Keywords: Prohibition of Forced Labor. Human Rights. “Dirty List”. Brazilian Law. In-ternational Law.

1 Introdução

Apesar de os movimentos abolicionistas do séc. XIX terem alcançado seu destino, com a abolição da escravatura em 1988, e de o Brasil ter avançado na humanização do labor ao longo do séc. XX, a prática do trabalho escravo persiste em nossa sociedade, sob nova roupagem, como escravidão contemporânea.

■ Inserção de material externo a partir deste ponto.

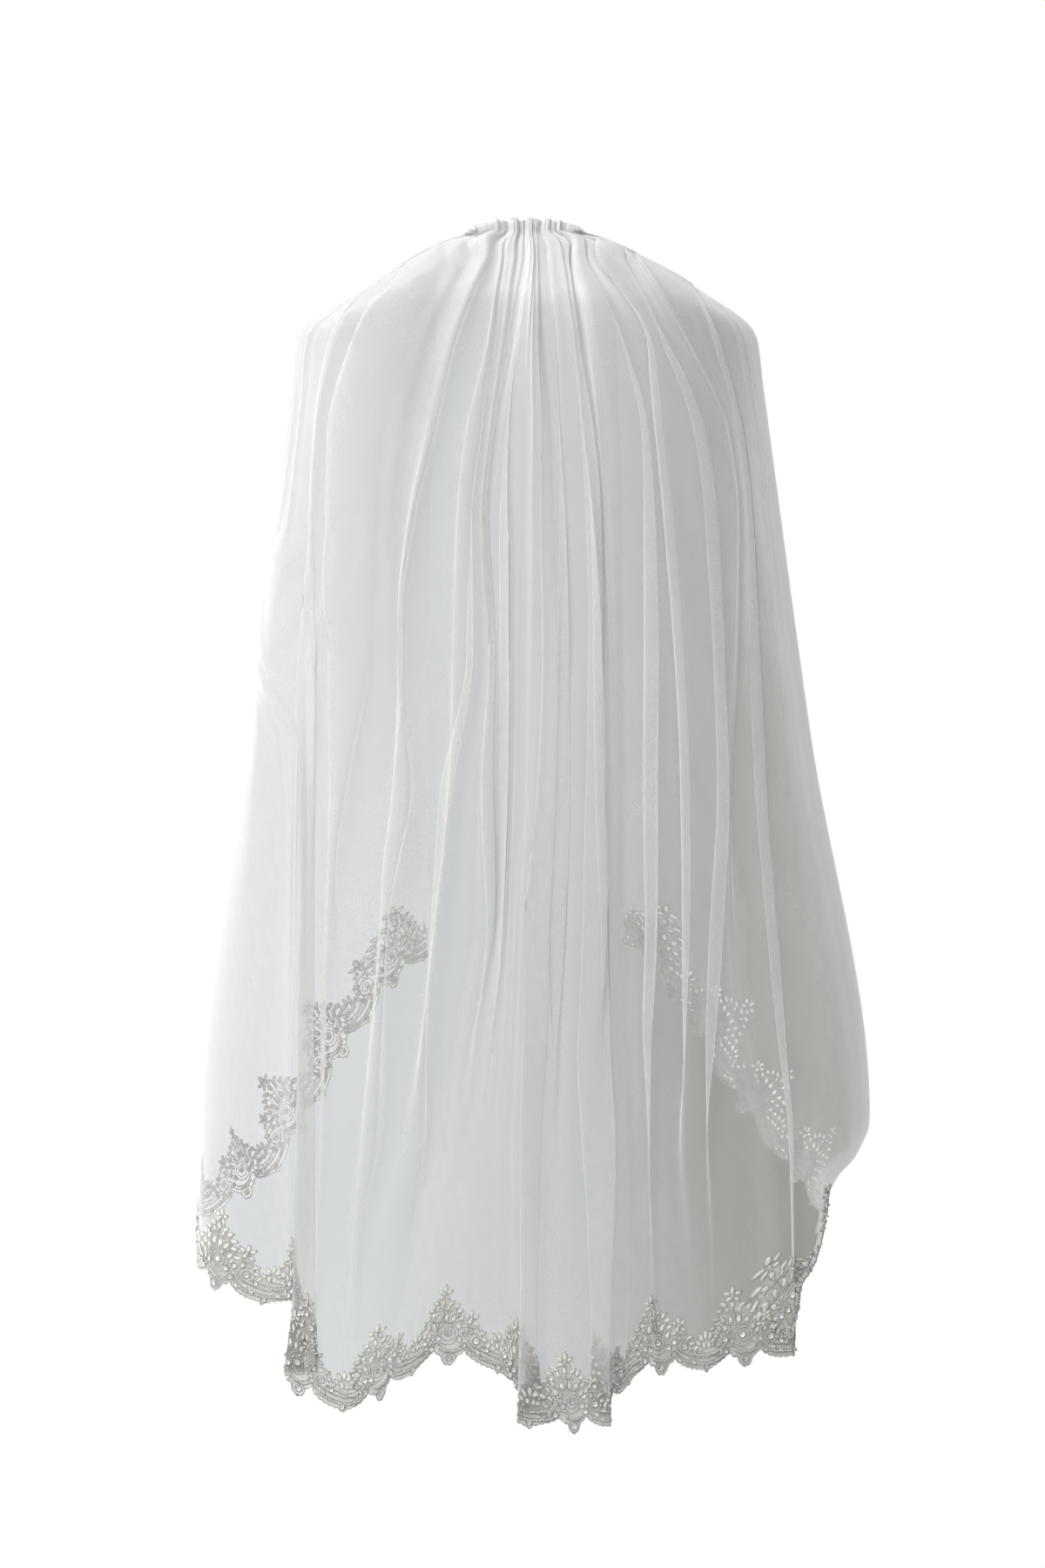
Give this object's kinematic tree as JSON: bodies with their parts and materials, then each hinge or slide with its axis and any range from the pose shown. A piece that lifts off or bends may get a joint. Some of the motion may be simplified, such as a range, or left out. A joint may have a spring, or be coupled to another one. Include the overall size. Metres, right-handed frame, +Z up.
{
  "type": "lace bridal veil",
  "caption": "Fingertip-length bridal veil of soft tulle gathered on a comb at the nape, draped over both shoulders, open at the front, with a scalloped lace trim along the hem.",
  "frame": {"origin": "middle of the comb, at the nape of the neck, where the veil is pushed into the hair", "axes": "+Z up, +Y towards the wearer's front, +X towards the wearer's right, so the picture looks along +Y at the back"},
  "size_m": [0.561, 0.2579, 0.9885],
  "materials": {
    "tulle_net": "fine soft net, see-through, with a slight sheen along the folds",
    "lace_satin": "satin thread and cord on net, with small clear beads and sequins",
    "comb_plastic": "clear-white moulded plastic"
  },
  "bodies": {
    "root": {"tulle": "tulle_net", "lace_trim": "lace_satin", "comb": "comb_plastic"}
  },
  "joints": []
}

Essa prática representa, como aponta Cançado Trindade, uma alarmante violação à dignidade humana (2012, p. 149-167).

A partir dessa realidade, este artigo estabelece três objetivos: 1) examinar a evolução do marco jurídico-institucional de proteção ao trabalhador; 2) delimitar a realidade do trabalho escravo contemporâneo no Brasil; 3) analisar o enquadramento, a eficácia e a efetividade da chamada “Lista Suja”.

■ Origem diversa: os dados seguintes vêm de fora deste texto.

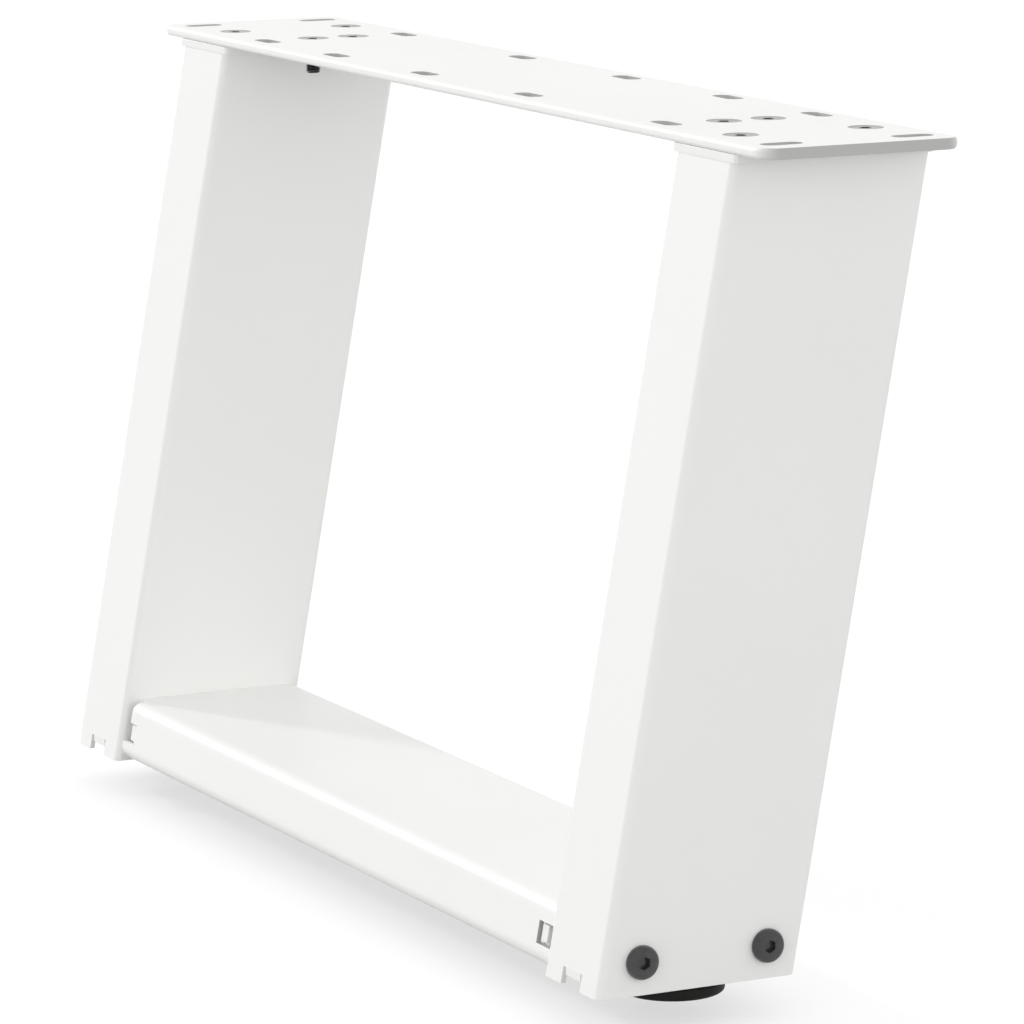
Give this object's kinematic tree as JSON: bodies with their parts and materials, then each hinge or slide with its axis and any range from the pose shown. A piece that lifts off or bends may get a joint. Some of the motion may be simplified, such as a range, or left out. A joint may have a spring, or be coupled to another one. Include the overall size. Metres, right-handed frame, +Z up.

2 Evolução do marco jurídico-institucional de proteção ao trabalhador

A Revolução Industrial, iniciada na Inglaterra em meados do séc. XVIII, alterou não apenas as relações sociais e econômicas, mas também as condições de vida dos tra-balhadores. O rápido crescimento econômico alcançado deu-se, com efeito, à custa de sofrimento humano gerado pelo labor insalubre das fábricas e pelo uso de maquinário sem adequada proteção, que teve como consequência numerosos acidentes.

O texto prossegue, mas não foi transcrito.